The other letter is from James R. Kendrick, a sergeant in Company B, who wrote to The Tennessean less than a month after the war’s end. It ran in the Nashville newspaper on December 8, 1918, under the headline Nashville Soldier Wants to Get Home. Apparently there was a girl waiting for him there.
“I landed in January of this year,” Kendrick wrote. “After arriving over here, I was placed in the 14th Engineers, a railway operating regiment … which was in the first bunch of Americans to land in France. We were lucky enough to be in the big drive at Cambrai March 21, as we were with the British at that time, and believe me, we had plenty of experience of real war, and we were again lucky to be the first troops to pull in to Chateau-Thierry after Fritz was driven out and followed the boys right up to Fere-en-Tardenois. …
“I hope to see dear old Nashville next year some time.
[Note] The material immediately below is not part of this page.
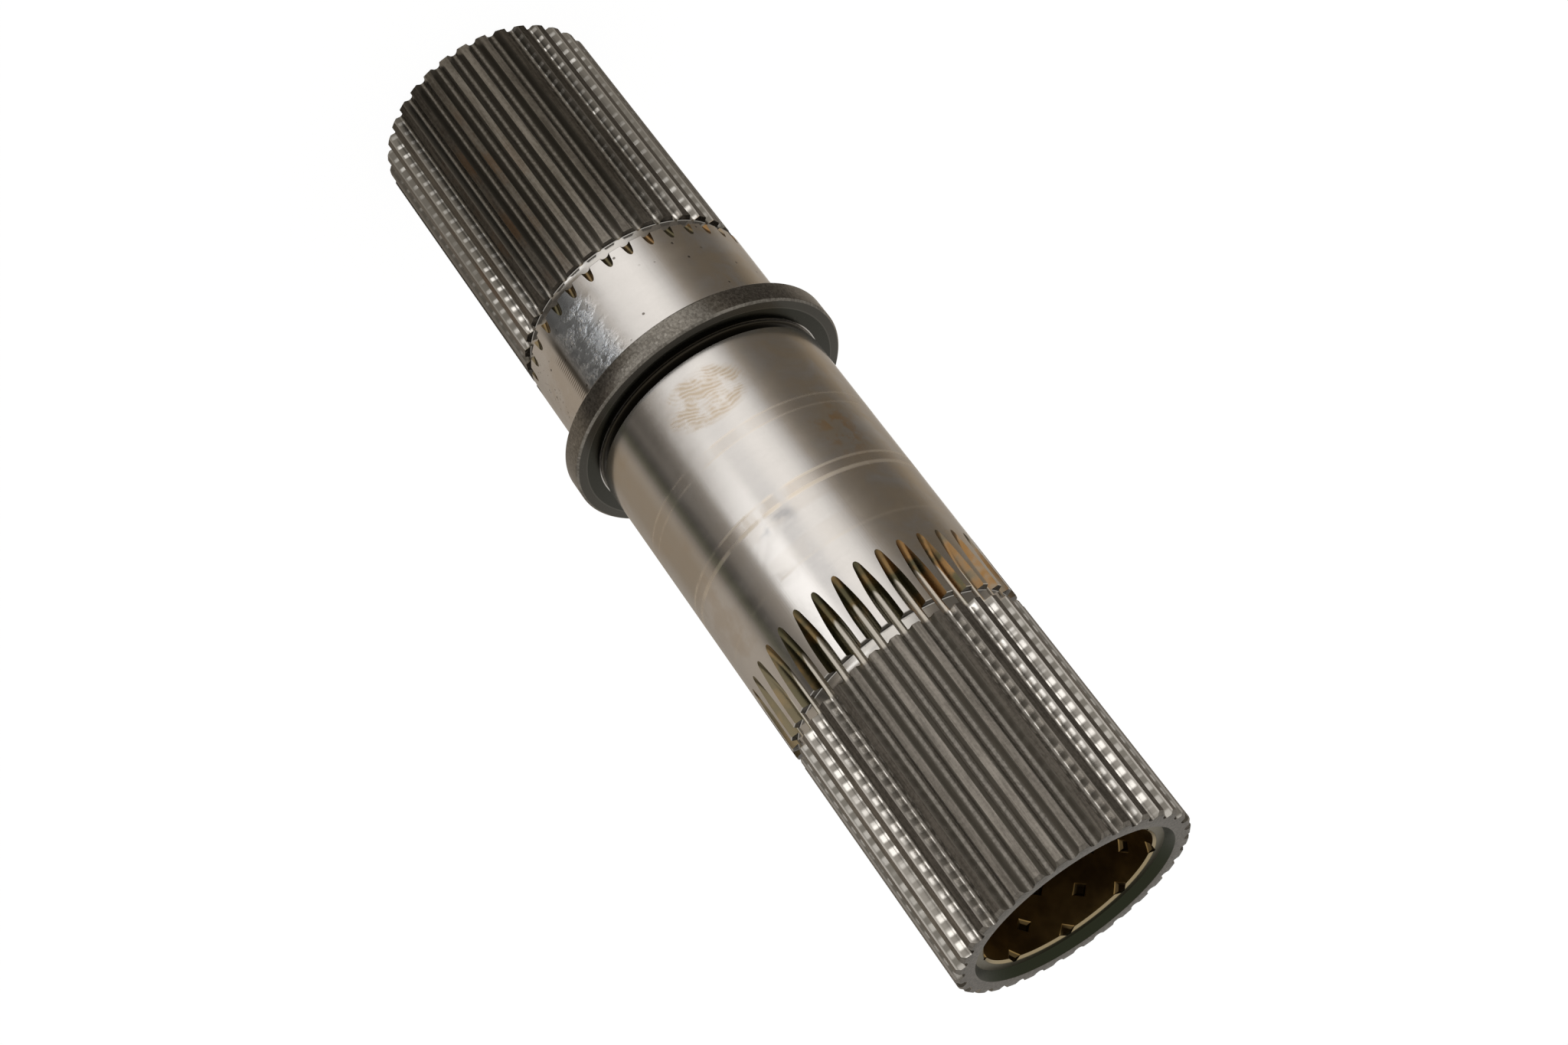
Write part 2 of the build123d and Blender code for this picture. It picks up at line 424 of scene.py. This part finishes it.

Would like to see old Broadway this afternoon, after working for the Bearden Buggy Company for a couple of years. It seemed like home to me, although I happen to hail from Birmingham, Ala., but my heart is in Nashville on Russell Street, where the grandest little woman in the world is. You can tell the world that Tennessee can’t be beat for girls.”
After reading these letters, I couldn’t help but wonder what became of Joe Riggie and James Kendrick, who had served our country “over there.”